Marcano appears to have been a reckless and poor gambler, and not just because he was caught and has now been stripped of his career. The league says Marcano won just 4.3 percent of 231 MLB-related bets made over the course of about one year; his wagers on 387 total baseball bets—Marcano was also apparently gambling online on international baseball—were worth approximately $150,000. The sportsbook operator on the other end of Marcano’s incredibly ill-advised gambling spree made out pretty well, but in March of this year it turned over to MLB information about five gambling accounts linked to players in major- and minor-league baseball. The league “obtained data from that operator and other sportsbooks” and completed its investigation in something like two months. It found that Marcano is a shitty gambler; it found that every one of his Pirates-related parlays lost; it found that Marcano had no inside information about any of his wagers; and it found that none of the games he wagered on appear to have been compromised in any way. Whew!

As embarrassing scandals that highlight in flashing neon your league’s tangled and compromised business interests go, this is something like a best-case scenario for MLB. None of the players grabbed up in this operation are of any real consequence. Kelly is a 31-year-old third-year reliever with 46 career major-league appearances. Infielder José Rodríguez, suspended for a year for making a series of $26 baseball bets two years ago, is the 27th ranked guy in the Philadelphia Phillies organization, per MLB Pipeline. Lefty Andrew Saalfrank, who lost approximately $273, one $16 bet at a time, wagering on postseason and college baseball in 2021 and 2022, is a 26-year-old quadruple-A guy who made some appearances in Arizona’s unlikely 2023 postseason run. Padres pitcher Jay Groome, who lost $434 of the $454 he bet on baseball over the course of 12 months starting in 2021, has never appeared in a major-league baseball game.
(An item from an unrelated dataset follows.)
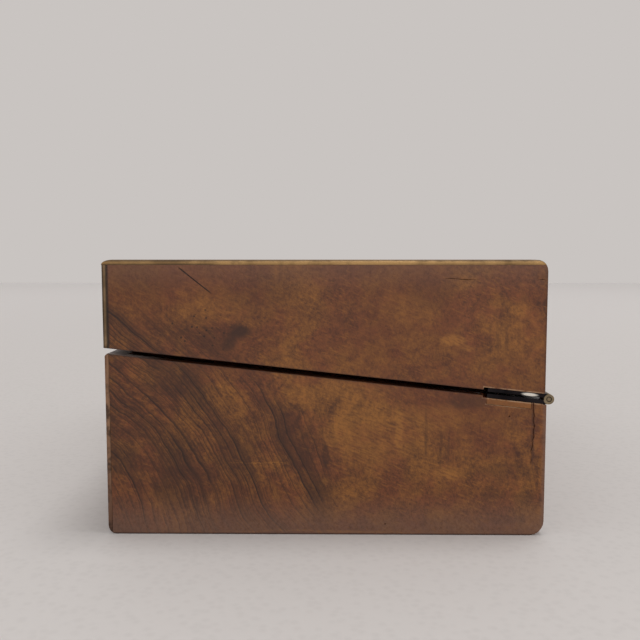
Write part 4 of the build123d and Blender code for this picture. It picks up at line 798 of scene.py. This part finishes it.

The sports gambling advertising that you’ve noticed taking over North American sports, and in particular televised North American sports, is designed to shuffle people who might not otherwise have any inclination to gamble into the grips of the industry. People who might previously have felt no curiosity, people who you’d hope would know better, people who have compelling personal and professional incentives to stay away. The mechanics of the thing itself are designed to drive you crazy, so that you will lose control and gamble too much and lose and lose and lose. As is the case with a lot of things people sell—fast food, artificial intelligence, conservative politics—those doing the marketing don’t particularly mind if mature and careful thinkers get swooped up in the nets, but it’s the impulsive and gullible and desperate they’re after.

Generally speaking, 23-year-old men are impulsive and unwise. They’ve been handed enough of adulthood that nobody can stop them from pursuing any old idea, but haven’t experienced enough of it to always tell the good ones from the bad ones. It sucks very much to think of a young person losing their entire career over some victimless shit they pulled in their 23rd year of life. It sucks even more to think of MLB dishing out this consequence while actively working to shovel into the maw of this thing as many suckers as it and its corporate partners can capture. ESPN says every major-league clubhouse has Rule 21 posted as a physical notice, warning players of the consequences of gambling on baseball. MLB has to know this is horseshit: If warnings and consequences did the trick, MLB’s gambling partners would be insolvent. Thankfully, there’s no risk of that.